Dating sites of all types are trusted with perhaps the most sensitive, personal data imaginable. Not only credit card payment information and personal identifiers such as addresses and phone numbers, but personal details that few people would be comfortable discussing in public. While it’s still unclear how the breach at ALM’s properties occurred, I’m hopeful that CISOs around the world take securing customer data to heart in light of these events, especially when those CISOs are entrusted with the emotional, psychological, and physical well-being of their customer base.

As security researchers and onlookers, we should also be mindful that this breach is not just another object lesson for CISOs. As with many breaches, this dataset can severely impact the real lives of real people, but this set goes beyond the normal health and privacy concerns: some people are literally put in physical danger if their details are connected with Ashley Madison. Among the at-risk population include physically and emotionally abused spouses, people coping with sexual orientation, gender identity, and addiction and compulsion issues, and the children of people who are named, falsely or accurately, in the datasets.”

Lamar Bailey, Director of Security Research and Development at Tripwire

“This has been one of the most interesting breaches this year. The data stolen and released has far reaching social implications and people are already harvesting and creating metrics on the data. Sites are publishing which cities have the most “cheaters” using which cities have the most profiles listed on the site. This could play into hiring decisions too because many companies run background checks, Facebook, Twitter, and Google searches for applicants. If an applicant shows up as an Ashley Madison user does that show something about the applicant’s trustworthiness and morals?

“Hackers generally don’t share very well unless they are part of a hacking group but even then sharing is limited. It is more likely that hacker attack a site and steal data then they sell the data multiple times. They will sell exploits from time to time if the price is high enough or they feel it is going to be obsolete soon. Firms should take advantage of published exploits to look for holes in their environment and this will help keep out script kiddies but will not stop skilled hackers.”

Philip Lieberman, President and CEO of Lieberman Software

“There is a general population of hackers and researchers that troll and test sites on the Internet on a constant basis.  This population of attackers is worldwide and motivated by the usual motivations of money, fame, and power.  As is the norm in the hacker community, the higher the profile of the attacked site, the greater the prestige to the hacker who discovers a vulnerability and touts it.  The general proof of a hack is the publication of the site data or an obvious defacement of the site for other hackers to see.

The motivations may have been technical, moral, political or simply a matter of prestige within the hacking community.  The larger and higher the profile of the attack/compromise, the greater the prestige in the hacker community.  This does not currently appear to be financially motivated.”

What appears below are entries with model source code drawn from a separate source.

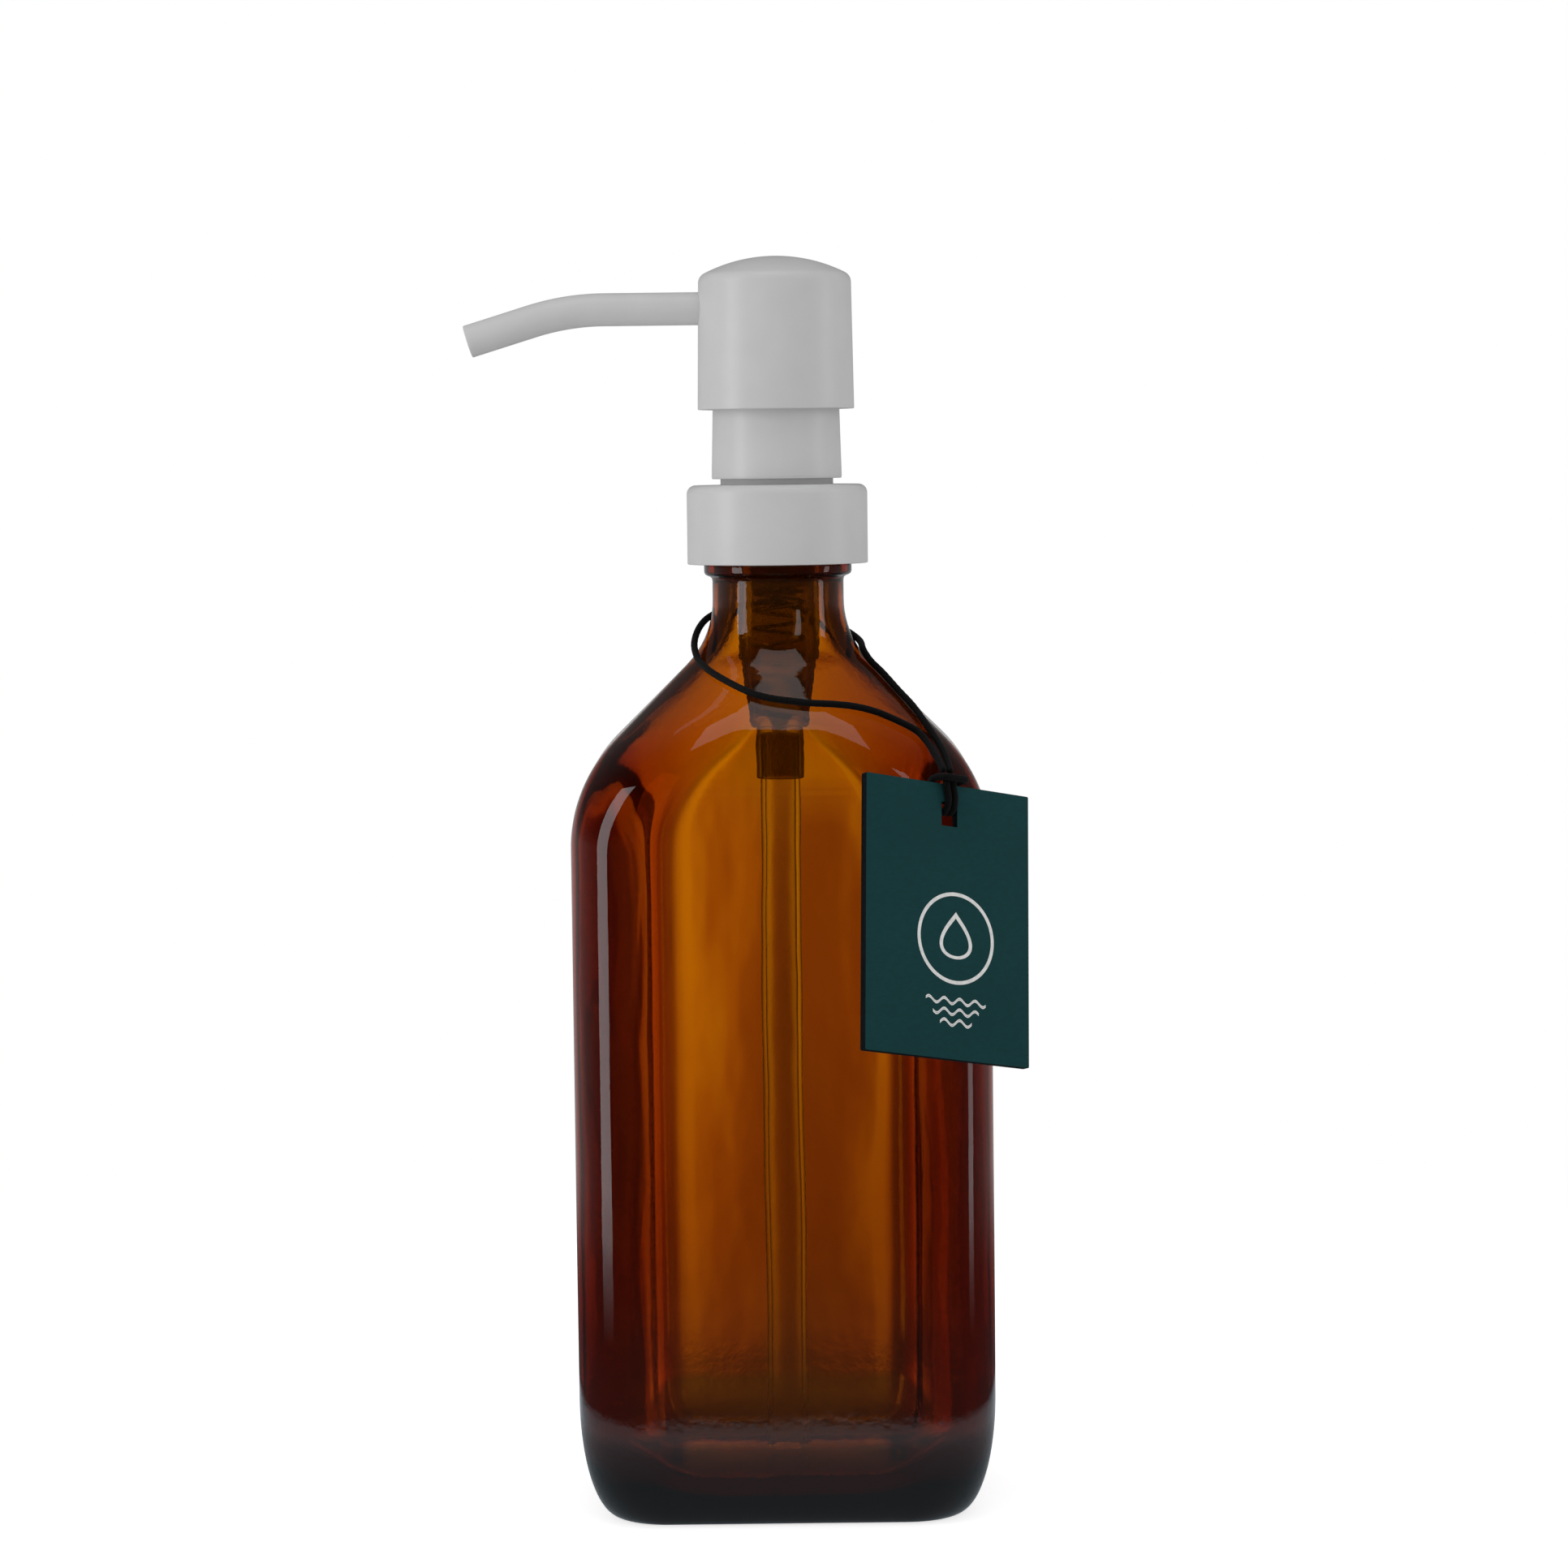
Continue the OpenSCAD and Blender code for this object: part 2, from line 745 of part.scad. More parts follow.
module cord_knot() {
    knot_r = 1.5;
    knot_at = [0, 14, 165];
    color(cord_black)
        translate(knot_at)
            sphere(r = knot_r);
}

glass_bottle();
collar_shell();
collar_insert();
neck_gasket();
pump_housing();
dip_tube();
inlet_ball();
ball_retainer();
return_spring();
stem_tip();
piston_seal();
pump_stem();
discharge_ball();
chaplet();
guide_sleeve();
head_core();
head_shell();
spout_liner();
spout_tube();
hang_tag();
tag_hitch();
tag_cord();
cord_knot();
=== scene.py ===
"""Looks of a soap pump dispenser: a rectangular amber glass bottle, a lotion pump in
satin white metal, and a card tag on a black cord. Outlines are in millimetres, in the
frame of the CAD model: +Z is up, the front looks along -Y, the spout points along -X."""

import math

import bpy
from mathutils import Matrix, Vector, noise


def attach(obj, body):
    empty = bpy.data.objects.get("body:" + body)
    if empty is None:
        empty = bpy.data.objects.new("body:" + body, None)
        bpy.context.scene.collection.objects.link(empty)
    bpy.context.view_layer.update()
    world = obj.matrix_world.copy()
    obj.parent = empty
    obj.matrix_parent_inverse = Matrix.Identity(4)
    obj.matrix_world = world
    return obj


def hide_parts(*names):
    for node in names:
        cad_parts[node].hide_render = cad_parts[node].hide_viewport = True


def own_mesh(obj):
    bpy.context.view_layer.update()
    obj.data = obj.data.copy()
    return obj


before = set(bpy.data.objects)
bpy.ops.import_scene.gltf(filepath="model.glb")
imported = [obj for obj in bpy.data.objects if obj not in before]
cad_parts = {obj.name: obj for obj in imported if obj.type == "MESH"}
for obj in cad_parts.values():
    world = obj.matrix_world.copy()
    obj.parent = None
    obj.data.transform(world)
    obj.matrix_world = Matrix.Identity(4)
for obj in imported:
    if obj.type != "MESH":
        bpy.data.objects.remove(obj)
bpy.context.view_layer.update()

MM = 0.001


# ---------------------------------------------------------------- camera


def make_camera():
    """A 100 mm lens a little above the bottle's mouth, looking slightly down."""
    data = bpy.data.cameras.new("camera")
    data.lens = 100
    data.sensor_width = 36
    camera = bpy.data.objects.new("camera", data)
    bpy.context.scene.collection.objects.link(camera)
    aside = 0.00067
    tilt = math.radians(-0.67)
    place = Vector((aside, -0.7977, 0.1919))
    target = Vector((aside, 0, 0.1319))
    look = (target - place).to_track_quat("-Z", "Y").to_matrix().to_4x4()
    camera.matrix_world = Matrix.Translation(place) @ look @ Matrix.Rotation(tilt, 4, "Z")
    bpy.context.scene.camera = camera


# ---------------------------------------------------------------- mesh helpers


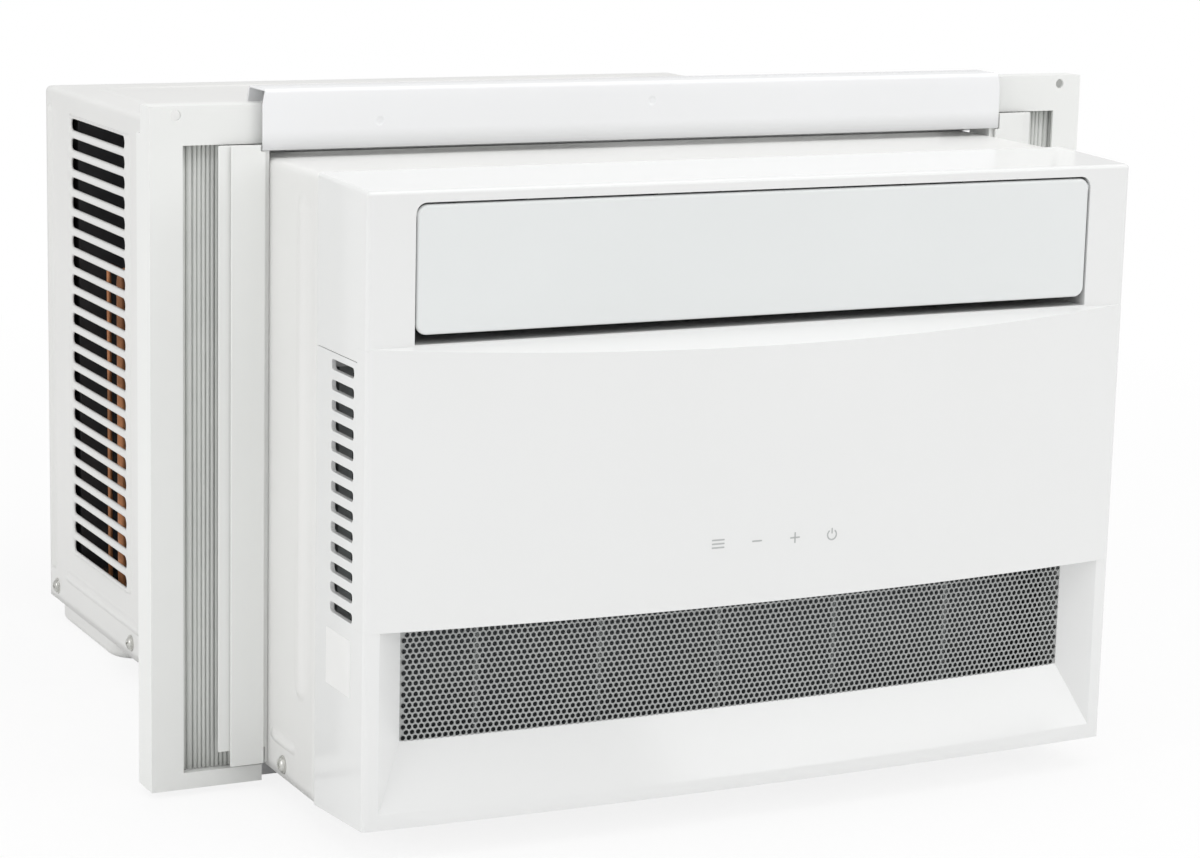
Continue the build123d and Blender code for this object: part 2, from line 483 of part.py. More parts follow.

Putting together a case as well as determining proper attribution for an attack is a time consuming process.  The attackers may very well not be in the United States, so the US Government’s power to effect a prosecution or justice may be limited or non-existent depending on the country where the attacker operated from.

There are free toolkits to do penetration testing as well as sites that categorize sites with vulnerabilities that are freely available.  Most likely there was a flaw in the design of the web site as well as a clear lack of internal systems to detect and terminate this type of attack.  Given the massive exfiltration of data without any notice of the company, it is clear that cyber-defence was not one of the primary missions of the compromised company.

There is a clear irony in the entire hack that also increases the prestige of the attacker.  A site dedicated to immoral activity seemed to have repeated the betrayal of its customers just as it suggested its clients do likewise to their spouses.  What is good for the goose is good for the gander-perhaps this is karmic justice delivered by the hacker community.  They lifted the covers on everybody.”

Craig Young, Cybersecurity Researcher with Tripwire

“Hacktivist groups are more likely than general cyber criminals to share information on vulnerable sites and intended targets.  This information sharing is often conducted over internet relay chat (IRC) channels for like minded individuals.  Users know that these conversations may be monitored but rely on anonymity and sometimes reputational trust to limit exposure to law enforcement.  These servers are generally hosted on countries with liberal privacy laws and often hidden by the TOR network. Cyber criminals seeking monetary gain however tend to play things closer to the chest.”